At any rate, no matter your personal perceptions of who someone "actually" is, when it comes to their gender, it seems a matter of basic courtesy to respect their 'choice' of identity, even if you don't agree with it.
He's bang on, too much attention is given to this "syndrome".
Well said RATTER15.

Very well put.
Well said Jim.
And even better put jim360.
"I really dont see an issue with Transgender people, they are just humans that wish to live the way they want and in the gender they feel most comfortable! Why should they be denied that right!!? " yes ratter, if they just get on with it then fair enough but they demand special treatment, they demand the NHS pay for their "reassignment" etc etc. Look if a bloke wants to swap is bits about and dress up as a woman fine just don't ask me to pay for it and make allowances.
Hr clearly makes a lot of sense. It is one thing to have sympathy for those whose minds do not accept their gender and cause the individual to feel more like the other; quite another to pretend that mimicking the opposite gender, with or without surgery, is changing gender. Particularly deceitful when society insists on calling them by the wrong gender and pretending it is those who use the right pronouns who are in the wrong. Acceptance that folk are different is the correct way to go, not trying to fool others into believing the opposite of what is true. Of course those with an interest on continuing deception will cry him down but he is simply the little boy calling out that the Emperor has no clothes.
How clever of you, OG, to shoot down any possible attempt to disagree with you before it's even started by calling those who would people who "have an interest in continuing deception".

Sex is not gender. That is the claim being made. It's not a deception, it's an acknowledgement that who you are is not defined by what's inside your pants. Why the two should be forced to align, or why people who find that they don't should be treated with the sort of patronising sympathy that some people offer, isn't really obvious to me.

Why is it wrong, then, to separate biological sex from social gender? I don't think I've ever seen anyone actually offer a convincing reason, or even half of one.
Firstly you have to believe social gender is a 'thing'. Personally I don't even know what the term means. Do you mean the social,construction of gender?
Yes, that. Even societies that regarded men as men, and women as women, and had nothing in between, what men and women did or were expected to do/ wear/ act like varies, so it's not like the Westernised version of "woman" is the only one possible anyway.

So social gender is clearly a thing -- everything that doesn't actually have to follow from the fact that women and men are biologically built differently is a social construct.
I don't think it is. It's the perception of a 'thing' and very much debatable.
Even the fact that it's a perception of a thing makes it one -- men and women are usually expected to behave in particular ways, even if they don't actually "have" to, and these ways often are expected to align with their biology. Which is exactly the definition of a "social construct" of gender.

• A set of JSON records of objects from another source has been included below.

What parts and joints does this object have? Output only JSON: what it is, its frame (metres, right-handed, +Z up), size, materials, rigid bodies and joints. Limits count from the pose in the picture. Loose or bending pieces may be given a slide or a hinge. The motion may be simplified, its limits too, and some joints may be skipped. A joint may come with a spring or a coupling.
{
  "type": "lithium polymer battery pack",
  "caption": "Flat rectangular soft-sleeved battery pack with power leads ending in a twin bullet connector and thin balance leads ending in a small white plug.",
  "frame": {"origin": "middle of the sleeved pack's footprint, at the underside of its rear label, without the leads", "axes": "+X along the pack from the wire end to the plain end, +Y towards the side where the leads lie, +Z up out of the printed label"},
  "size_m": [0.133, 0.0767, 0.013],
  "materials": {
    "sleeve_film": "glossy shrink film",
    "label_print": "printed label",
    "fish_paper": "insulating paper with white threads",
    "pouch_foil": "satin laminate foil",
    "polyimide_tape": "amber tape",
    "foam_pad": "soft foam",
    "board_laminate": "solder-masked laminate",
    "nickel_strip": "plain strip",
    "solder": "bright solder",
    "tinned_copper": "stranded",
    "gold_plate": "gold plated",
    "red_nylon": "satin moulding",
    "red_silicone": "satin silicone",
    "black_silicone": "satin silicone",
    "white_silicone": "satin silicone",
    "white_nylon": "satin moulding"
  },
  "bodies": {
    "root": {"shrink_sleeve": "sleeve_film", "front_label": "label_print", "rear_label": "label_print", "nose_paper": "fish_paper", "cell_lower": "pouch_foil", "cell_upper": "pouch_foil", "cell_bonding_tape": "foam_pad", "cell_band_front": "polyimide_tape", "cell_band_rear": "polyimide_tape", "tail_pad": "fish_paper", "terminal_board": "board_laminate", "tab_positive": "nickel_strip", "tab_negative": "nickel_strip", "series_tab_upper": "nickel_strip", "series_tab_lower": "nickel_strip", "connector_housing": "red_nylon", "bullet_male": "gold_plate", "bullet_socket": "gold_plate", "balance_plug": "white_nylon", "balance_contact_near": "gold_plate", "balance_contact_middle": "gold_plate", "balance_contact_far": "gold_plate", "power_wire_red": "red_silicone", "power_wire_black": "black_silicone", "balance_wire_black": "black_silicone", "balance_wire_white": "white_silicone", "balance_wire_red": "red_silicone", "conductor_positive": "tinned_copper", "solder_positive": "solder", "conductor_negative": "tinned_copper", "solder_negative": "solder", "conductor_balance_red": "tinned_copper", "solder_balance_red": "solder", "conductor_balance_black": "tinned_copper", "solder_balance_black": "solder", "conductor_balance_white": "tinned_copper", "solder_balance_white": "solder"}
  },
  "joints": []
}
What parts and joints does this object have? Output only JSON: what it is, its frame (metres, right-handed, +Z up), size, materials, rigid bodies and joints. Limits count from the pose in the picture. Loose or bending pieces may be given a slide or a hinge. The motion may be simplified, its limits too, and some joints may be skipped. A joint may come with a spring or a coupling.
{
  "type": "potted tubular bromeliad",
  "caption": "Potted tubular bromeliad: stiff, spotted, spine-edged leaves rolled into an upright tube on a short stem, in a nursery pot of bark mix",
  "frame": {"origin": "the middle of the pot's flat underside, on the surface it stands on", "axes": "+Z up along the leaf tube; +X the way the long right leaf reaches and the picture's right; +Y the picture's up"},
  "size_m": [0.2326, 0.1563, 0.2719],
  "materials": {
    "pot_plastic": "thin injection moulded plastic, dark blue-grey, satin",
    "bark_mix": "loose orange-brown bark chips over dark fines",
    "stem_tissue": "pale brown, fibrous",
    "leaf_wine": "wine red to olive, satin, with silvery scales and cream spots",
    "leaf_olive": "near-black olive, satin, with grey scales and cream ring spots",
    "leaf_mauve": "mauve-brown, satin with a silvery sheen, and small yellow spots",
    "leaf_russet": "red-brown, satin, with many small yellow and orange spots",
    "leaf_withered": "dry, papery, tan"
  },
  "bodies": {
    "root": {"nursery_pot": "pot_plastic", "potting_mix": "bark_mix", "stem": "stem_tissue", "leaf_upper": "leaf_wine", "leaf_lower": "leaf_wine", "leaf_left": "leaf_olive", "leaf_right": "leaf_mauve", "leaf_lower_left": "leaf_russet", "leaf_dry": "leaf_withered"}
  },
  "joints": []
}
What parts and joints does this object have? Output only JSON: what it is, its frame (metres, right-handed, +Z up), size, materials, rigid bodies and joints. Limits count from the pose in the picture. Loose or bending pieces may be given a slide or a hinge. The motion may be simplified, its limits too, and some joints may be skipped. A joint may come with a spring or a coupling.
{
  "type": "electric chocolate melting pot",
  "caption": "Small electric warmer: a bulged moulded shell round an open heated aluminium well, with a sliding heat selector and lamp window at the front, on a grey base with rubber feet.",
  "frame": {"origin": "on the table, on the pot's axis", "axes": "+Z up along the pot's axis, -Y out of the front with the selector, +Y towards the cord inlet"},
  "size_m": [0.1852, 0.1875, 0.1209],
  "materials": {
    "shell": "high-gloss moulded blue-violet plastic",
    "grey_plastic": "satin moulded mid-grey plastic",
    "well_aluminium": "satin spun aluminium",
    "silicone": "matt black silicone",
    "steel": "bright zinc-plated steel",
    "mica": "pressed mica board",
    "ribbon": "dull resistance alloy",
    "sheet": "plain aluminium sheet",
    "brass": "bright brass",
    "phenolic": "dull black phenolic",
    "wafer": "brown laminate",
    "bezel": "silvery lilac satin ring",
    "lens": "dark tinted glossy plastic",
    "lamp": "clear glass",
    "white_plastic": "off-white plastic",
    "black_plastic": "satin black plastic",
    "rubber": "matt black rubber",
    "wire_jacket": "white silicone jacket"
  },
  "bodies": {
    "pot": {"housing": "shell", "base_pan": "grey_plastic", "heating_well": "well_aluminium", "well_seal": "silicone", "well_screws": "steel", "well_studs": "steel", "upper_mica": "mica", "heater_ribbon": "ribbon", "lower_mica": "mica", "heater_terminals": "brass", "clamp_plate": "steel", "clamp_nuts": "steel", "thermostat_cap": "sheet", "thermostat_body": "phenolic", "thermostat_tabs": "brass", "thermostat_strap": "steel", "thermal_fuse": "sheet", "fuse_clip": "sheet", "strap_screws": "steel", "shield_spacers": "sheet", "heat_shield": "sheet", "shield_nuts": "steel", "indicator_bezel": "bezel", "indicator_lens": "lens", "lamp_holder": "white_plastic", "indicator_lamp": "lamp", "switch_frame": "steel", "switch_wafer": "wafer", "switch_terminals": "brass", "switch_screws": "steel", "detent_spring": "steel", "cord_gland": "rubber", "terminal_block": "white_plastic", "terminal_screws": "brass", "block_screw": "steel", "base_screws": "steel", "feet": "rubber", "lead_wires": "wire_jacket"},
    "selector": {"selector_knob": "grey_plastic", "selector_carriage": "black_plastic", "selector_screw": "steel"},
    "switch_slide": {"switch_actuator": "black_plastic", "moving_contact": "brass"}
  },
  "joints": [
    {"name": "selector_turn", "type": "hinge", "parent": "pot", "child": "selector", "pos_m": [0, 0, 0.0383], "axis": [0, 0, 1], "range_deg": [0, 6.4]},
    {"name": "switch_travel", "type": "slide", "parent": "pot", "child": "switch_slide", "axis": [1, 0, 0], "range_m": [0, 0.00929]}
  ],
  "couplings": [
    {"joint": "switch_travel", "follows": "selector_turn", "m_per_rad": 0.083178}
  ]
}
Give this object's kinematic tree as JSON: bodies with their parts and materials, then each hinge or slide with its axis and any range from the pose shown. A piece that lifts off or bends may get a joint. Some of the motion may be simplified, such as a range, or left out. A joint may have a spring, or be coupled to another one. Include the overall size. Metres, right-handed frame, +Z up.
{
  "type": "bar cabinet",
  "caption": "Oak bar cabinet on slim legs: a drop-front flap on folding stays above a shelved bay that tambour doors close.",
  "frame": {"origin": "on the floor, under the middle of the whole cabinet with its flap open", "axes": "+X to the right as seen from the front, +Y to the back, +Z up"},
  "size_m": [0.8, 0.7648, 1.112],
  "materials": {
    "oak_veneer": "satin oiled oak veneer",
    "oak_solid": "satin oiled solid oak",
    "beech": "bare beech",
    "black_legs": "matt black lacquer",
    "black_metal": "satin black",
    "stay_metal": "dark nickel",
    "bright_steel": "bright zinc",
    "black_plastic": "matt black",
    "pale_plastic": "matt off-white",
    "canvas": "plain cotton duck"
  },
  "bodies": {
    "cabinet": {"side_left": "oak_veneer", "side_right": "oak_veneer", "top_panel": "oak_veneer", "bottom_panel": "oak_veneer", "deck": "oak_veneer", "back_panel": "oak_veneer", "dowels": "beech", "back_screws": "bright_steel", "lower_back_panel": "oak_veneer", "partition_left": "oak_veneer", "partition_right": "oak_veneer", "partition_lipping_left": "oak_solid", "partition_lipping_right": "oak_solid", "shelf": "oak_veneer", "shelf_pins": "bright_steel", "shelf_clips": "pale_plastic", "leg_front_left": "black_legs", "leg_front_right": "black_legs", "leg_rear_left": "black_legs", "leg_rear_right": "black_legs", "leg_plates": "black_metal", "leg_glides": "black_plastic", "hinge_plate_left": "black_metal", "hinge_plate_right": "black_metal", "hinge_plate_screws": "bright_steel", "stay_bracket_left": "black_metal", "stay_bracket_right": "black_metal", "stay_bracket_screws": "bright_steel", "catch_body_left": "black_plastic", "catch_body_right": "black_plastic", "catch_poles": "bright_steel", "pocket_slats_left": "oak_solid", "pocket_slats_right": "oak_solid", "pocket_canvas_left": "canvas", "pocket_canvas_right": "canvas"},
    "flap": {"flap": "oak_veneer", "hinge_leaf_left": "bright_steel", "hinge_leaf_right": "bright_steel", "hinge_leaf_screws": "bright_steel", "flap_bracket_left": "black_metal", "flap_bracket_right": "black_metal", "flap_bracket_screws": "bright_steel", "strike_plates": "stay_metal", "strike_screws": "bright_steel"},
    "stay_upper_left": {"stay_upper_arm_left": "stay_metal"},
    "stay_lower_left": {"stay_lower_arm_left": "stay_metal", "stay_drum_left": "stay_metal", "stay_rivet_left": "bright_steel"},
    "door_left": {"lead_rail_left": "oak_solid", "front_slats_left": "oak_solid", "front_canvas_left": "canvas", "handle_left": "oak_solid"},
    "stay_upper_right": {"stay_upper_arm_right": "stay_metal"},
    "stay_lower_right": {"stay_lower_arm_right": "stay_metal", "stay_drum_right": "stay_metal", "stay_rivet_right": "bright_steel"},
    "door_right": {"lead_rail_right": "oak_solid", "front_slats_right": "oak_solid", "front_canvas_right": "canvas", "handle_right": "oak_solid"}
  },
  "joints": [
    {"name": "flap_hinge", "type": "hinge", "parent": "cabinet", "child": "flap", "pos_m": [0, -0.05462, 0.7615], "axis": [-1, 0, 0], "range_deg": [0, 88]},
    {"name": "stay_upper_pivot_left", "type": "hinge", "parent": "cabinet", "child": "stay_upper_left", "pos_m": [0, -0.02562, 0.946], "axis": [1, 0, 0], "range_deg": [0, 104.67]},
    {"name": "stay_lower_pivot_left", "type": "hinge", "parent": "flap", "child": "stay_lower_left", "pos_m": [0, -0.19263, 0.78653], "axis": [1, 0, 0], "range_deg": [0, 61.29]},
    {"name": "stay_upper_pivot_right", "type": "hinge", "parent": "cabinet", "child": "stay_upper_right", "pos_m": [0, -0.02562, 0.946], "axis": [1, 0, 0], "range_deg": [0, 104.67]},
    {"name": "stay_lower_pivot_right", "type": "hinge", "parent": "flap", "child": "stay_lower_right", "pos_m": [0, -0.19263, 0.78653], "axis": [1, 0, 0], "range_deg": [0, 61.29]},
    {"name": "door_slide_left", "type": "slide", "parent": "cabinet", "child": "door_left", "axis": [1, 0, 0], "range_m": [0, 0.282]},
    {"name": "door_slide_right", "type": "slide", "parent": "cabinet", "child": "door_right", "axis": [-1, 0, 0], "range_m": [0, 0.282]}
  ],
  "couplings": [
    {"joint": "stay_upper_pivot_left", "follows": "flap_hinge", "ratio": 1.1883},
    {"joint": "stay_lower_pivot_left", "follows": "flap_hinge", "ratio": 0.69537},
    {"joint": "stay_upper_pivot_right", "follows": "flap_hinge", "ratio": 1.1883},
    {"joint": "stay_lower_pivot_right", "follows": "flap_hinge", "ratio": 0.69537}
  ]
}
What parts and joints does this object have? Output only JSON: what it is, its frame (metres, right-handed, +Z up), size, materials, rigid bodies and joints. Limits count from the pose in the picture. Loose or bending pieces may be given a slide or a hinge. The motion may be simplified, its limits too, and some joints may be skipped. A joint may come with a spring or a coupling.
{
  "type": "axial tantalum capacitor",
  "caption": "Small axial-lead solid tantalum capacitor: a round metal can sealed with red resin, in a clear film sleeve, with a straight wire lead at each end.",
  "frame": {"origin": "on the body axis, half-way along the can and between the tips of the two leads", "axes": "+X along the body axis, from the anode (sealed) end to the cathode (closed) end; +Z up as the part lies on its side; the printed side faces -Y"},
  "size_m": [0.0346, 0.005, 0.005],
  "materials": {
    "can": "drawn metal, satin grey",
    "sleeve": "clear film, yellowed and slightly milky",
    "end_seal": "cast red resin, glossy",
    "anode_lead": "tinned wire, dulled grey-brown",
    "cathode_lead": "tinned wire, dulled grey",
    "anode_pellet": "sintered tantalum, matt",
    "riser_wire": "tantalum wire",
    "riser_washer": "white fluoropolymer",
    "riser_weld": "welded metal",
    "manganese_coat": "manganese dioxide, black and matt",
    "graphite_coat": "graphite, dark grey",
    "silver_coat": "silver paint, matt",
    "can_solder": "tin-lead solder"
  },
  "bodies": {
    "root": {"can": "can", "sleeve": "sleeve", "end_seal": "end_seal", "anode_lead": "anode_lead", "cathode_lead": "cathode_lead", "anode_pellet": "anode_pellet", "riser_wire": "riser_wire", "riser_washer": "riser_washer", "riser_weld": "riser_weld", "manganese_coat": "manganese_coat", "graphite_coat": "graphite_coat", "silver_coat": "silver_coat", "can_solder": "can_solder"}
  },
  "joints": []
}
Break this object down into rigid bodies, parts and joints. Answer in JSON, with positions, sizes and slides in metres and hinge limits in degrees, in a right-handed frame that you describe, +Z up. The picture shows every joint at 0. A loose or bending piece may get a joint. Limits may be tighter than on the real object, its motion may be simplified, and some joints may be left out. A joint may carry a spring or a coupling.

As I said, I (and it would appear others) believe that the concept is debatable. Therefore the reality of whether it is a 'thing' is subjective.
You will never change the minds of bigots Jim!!
I hope that's not aimed at me ratter.
I hope it isn't too.
No Zac, it wasnt.
Sex and gender is the same thing when applied to people. We are defined by everything we are, we don't exclude body parts as part of that definition simply because it suits some.